In the summer of 2015, at the end of the semester, there was an electricity cut-off of about 20 minutes in the Abercrombie building, where the Oxford School of Architecture is located. My office is opposite the design studios, so I went to have a look around. It seemed that everyone was getting bored so quickly. Computers were disconnected from electricity as well as from the internet/Wi-Fi. The students, who were sitting in front of their computers, were not talking to each other (suffering in these circumstances did not quite bring them together), but instead were busy with their mobiles, while biting their nails as they waited for electricity to come back. In the bathroom, on the other hand, it was not possible to use the water-taps because their sensors had been deactivated as well because of power cut. No electricity means the water-taps sensors are not working and there is no water. This was my first experience of a power cut in Oxford and it was also the first time I saw how the people in a place that is rarely disrupted by power cuts reacted to that.

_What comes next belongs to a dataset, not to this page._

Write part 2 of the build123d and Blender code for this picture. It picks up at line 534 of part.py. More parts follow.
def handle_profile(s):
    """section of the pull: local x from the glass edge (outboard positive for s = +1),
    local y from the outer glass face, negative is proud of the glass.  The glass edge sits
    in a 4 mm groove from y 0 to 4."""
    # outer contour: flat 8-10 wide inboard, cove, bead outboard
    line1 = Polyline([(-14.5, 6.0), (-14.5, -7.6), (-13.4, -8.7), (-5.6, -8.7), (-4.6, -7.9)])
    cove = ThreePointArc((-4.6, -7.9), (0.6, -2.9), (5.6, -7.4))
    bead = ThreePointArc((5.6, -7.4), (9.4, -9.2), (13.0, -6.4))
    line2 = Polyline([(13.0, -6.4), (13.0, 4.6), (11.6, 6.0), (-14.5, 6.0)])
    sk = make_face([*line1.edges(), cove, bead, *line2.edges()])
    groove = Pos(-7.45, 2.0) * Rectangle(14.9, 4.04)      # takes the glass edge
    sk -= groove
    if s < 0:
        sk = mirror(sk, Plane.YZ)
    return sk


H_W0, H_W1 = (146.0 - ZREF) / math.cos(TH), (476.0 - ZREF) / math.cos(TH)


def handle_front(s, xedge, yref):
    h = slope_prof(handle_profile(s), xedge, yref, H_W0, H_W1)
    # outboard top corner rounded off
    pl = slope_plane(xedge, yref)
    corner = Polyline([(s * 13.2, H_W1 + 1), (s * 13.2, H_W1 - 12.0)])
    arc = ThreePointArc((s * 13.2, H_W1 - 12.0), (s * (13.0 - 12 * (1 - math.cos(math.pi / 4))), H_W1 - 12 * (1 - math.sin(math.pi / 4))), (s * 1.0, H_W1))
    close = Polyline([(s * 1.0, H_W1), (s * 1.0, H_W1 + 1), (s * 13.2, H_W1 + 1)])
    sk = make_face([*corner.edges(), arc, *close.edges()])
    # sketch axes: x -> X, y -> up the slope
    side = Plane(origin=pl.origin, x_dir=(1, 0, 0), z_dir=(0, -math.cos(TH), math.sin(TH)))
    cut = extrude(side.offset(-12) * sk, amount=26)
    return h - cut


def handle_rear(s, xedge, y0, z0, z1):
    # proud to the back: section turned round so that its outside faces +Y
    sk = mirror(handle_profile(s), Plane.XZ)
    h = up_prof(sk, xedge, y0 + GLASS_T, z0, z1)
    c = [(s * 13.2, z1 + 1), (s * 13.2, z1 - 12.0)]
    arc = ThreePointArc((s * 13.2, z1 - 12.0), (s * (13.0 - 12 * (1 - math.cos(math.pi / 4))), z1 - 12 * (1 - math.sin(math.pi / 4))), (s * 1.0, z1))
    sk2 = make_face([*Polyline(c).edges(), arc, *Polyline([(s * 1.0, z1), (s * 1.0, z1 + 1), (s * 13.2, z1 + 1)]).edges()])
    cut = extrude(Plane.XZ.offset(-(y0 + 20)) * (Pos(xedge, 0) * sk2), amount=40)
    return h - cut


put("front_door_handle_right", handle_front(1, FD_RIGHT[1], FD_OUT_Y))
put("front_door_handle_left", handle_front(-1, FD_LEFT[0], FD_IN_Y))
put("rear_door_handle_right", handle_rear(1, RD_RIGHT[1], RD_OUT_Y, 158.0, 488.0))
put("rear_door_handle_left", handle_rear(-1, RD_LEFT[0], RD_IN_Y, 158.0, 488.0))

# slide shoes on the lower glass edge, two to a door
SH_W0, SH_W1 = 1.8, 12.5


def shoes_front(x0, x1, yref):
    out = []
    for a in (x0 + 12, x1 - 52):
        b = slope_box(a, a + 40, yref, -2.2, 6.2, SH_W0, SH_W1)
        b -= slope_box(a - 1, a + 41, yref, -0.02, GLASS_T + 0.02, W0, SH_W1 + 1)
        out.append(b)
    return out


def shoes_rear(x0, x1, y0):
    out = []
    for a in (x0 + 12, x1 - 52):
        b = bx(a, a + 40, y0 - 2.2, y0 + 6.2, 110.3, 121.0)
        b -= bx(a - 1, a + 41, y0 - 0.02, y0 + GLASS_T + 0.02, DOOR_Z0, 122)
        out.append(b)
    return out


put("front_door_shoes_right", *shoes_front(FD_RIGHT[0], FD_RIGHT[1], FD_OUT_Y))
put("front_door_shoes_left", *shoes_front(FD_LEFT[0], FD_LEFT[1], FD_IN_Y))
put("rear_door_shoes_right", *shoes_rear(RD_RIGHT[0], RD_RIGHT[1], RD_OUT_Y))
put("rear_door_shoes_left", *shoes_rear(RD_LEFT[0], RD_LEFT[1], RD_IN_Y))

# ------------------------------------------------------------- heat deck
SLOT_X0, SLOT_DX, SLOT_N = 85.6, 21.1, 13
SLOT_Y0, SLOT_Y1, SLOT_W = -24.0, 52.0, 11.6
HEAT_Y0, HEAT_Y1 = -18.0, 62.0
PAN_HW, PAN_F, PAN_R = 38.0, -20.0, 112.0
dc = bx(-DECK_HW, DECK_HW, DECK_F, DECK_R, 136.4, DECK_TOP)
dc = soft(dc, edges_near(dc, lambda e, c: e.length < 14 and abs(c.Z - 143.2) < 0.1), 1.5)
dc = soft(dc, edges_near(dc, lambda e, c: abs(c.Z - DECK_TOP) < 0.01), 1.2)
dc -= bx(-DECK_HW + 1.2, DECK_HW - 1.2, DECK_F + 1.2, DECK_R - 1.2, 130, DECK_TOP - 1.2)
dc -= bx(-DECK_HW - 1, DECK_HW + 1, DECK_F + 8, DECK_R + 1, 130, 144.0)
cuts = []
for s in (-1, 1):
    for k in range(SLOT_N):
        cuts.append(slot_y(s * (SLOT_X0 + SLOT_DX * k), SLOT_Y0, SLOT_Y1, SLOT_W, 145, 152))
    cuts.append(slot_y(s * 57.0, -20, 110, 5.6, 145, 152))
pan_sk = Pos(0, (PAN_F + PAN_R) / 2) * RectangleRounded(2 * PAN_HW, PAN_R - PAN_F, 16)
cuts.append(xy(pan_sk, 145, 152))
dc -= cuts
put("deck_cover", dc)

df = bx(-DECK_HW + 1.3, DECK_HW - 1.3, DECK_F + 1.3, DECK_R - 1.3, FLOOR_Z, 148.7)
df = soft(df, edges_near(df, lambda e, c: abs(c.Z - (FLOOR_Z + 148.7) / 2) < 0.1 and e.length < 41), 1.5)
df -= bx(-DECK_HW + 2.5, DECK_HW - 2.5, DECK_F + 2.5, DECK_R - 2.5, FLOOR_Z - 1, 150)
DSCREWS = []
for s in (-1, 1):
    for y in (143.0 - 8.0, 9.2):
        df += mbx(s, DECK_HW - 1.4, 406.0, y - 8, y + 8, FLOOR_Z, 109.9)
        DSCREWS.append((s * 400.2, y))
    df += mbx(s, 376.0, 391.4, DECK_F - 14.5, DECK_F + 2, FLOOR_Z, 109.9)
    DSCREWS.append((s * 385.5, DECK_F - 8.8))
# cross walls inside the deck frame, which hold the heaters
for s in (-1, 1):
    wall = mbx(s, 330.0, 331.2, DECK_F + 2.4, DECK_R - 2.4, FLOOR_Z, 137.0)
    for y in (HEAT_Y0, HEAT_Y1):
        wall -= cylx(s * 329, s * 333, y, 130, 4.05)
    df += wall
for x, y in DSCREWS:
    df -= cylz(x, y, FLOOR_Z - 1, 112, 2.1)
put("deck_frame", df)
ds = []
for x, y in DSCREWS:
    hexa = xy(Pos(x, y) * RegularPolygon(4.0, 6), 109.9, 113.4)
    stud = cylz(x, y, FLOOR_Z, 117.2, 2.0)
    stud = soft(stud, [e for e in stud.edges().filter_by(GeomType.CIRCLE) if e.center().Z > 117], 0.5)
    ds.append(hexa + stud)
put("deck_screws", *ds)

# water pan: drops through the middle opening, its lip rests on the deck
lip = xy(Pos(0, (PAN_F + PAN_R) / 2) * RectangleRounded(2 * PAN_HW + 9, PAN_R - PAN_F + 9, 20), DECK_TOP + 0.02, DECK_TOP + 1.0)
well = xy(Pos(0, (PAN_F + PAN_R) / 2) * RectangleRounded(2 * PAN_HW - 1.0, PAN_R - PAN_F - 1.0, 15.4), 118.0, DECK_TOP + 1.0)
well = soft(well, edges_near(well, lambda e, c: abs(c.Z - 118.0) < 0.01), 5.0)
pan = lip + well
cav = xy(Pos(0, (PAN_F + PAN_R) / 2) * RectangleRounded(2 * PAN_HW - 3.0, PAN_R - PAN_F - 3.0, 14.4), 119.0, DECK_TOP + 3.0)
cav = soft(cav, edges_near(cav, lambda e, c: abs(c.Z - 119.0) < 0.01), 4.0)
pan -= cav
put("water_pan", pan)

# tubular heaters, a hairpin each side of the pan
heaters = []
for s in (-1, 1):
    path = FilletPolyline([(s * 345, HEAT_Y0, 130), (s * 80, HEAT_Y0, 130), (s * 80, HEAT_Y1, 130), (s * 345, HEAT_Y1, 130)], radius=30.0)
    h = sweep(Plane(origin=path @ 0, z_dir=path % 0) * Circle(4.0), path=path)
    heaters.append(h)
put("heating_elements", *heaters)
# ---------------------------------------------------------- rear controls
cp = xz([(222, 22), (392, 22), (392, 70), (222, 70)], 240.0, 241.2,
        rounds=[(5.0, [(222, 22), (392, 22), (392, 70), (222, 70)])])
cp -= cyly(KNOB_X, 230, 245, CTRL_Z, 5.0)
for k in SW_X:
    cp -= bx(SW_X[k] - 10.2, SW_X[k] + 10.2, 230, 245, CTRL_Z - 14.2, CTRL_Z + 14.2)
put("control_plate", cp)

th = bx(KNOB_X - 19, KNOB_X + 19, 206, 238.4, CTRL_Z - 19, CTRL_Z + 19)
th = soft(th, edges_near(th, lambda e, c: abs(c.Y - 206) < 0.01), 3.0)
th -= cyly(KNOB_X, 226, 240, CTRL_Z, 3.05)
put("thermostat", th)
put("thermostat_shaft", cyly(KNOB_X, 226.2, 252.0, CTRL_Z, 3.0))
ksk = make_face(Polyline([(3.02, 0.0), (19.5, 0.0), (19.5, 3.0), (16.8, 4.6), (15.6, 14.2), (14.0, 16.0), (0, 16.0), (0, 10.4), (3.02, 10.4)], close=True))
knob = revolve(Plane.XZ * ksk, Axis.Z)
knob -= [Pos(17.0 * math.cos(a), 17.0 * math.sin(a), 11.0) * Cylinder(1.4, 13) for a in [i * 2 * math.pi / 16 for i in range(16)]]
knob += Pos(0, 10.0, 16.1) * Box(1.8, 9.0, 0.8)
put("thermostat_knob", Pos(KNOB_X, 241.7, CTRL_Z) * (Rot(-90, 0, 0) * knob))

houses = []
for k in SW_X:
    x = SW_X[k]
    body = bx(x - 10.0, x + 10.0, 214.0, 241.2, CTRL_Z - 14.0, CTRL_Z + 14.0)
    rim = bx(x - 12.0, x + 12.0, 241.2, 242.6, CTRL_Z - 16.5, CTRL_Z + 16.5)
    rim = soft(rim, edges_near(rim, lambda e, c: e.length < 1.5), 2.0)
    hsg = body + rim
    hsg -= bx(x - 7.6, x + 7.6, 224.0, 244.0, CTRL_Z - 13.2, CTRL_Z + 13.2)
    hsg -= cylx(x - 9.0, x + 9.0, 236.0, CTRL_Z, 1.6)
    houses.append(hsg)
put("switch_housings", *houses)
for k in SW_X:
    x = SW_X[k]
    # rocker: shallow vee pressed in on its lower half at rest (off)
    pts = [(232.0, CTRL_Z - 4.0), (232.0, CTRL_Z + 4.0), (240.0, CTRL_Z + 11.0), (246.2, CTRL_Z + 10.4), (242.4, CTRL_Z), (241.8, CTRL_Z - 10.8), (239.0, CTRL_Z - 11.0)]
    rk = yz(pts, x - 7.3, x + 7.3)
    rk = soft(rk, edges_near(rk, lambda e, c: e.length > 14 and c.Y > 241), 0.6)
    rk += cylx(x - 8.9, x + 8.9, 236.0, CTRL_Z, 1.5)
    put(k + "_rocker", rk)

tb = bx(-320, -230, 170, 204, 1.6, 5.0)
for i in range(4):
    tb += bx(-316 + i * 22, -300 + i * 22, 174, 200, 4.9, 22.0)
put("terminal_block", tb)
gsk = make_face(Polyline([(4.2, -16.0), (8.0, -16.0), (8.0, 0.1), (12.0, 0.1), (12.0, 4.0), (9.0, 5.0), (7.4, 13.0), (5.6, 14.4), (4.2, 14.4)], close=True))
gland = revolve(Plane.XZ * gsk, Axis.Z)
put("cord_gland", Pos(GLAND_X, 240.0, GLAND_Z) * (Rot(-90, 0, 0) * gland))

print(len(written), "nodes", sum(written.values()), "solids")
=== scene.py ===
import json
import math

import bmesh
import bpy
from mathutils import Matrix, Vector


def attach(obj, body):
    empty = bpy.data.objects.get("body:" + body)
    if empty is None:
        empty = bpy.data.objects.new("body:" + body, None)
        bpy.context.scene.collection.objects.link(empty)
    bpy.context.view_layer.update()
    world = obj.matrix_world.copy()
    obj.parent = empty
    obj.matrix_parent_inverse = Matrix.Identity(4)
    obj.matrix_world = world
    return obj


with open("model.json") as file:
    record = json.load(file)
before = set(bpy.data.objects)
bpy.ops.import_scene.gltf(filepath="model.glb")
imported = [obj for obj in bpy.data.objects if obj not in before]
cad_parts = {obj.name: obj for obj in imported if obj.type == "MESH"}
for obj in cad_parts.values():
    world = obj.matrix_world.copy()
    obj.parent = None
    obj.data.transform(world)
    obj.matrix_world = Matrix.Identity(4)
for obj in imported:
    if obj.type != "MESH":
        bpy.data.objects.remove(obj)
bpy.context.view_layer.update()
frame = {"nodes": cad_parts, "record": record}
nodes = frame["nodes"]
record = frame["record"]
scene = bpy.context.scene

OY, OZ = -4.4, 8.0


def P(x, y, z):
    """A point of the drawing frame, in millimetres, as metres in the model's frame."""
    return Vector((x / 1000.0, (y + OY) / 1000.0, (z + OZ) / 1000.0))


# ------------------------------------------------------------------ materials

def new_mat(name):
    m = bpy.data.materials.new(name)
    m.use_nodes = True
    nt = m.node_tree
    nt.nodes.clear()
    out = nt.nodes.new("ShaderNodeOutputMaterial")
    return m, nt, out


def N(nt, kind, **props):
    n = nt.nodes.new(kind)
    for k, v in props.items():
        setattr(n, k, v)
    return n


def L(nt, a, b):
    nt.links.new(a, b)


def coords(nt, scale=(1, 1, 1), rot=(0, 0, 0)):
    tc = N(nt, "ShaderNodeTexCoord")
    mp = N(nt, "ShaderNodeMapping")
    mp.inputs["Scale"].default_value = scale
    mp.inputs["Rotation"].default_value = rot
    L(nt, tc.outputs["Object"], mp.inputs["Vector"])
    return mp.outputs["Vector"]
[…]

During the same semester, while sitting in my office, I heard the occasional thump as a bird crashed into the office window. Another poor bird went at the large window that reflects the surrounding trees and sky. It was easy to see the trace of the bird after it had hit the window. In the impact, the dust moved from the bird’s feathers to the glass surface to record all the details of the feathers and of the flight moment at a rigid end of an open space. These are the large windows of the Abercrombie Building, the alongside building to the John Henry Brookes Building (2014) which won the RIBA Architectural Award for excellent ‘sustainable’ design. Green buildings undertake to promote sustainability and are designed with the explicit goal of fostering wild life by attracting birds. It is by addressing the

biodiversity variable that buildings such as the John Henry Brookes, which won the RIBA Architectural Award for excellent ‘sustainable’ design, earn their acclaim as ‘sustainable’ architecture. Yet, the designer of the building may not have anticipated what these large windows might do to birds in flight. And while talking about sustainability and green buildings, I use to remember how ‘designers’ are doing their best in order to bring life and to attract birds; as well as other animals to increase buildings biodiversity, to what so called ‘sustainable’ architecture.

On the other extreme end for the meaning of this ‘sustainability’, ‘resilience’ and ‘biodiversity’ due to conflict and crisis, and in a kind of paradox, elsewhere, in Gaza (where I live), buildings that were never built according to the criteria of sustainability and biodiversity fostering could, nevertheless, appeal to birds despite or precisely because of newly acquired traits in conditions of war. I remember a couple of birds came to build their nest in a hole of the wall of our home building in Gaza. These holes had been caused by shrapnel as a result of the bombing of a nearby building by an Israeli F16 missile

I also remember – could not possibly forget – the innocent Palestinian children who got shrapnel on their beautiful faces. Dalia (pictured above) is one of them! If sustainable buildings can still kill natural life, as discussed above, in places like Gaza architecture can appear altogether destructive, almost as a machine for killing human life. On the contrary, it is the natural life that seems to be best equipped to inhabit such architecture; for while concrete slabs and columns are smashing human bodies, and rubble and shrapnel are killing people, birds learn to build their nests in what is left of the walls of humans, providing the latter with a totally unexpected source of empowerment and creativity.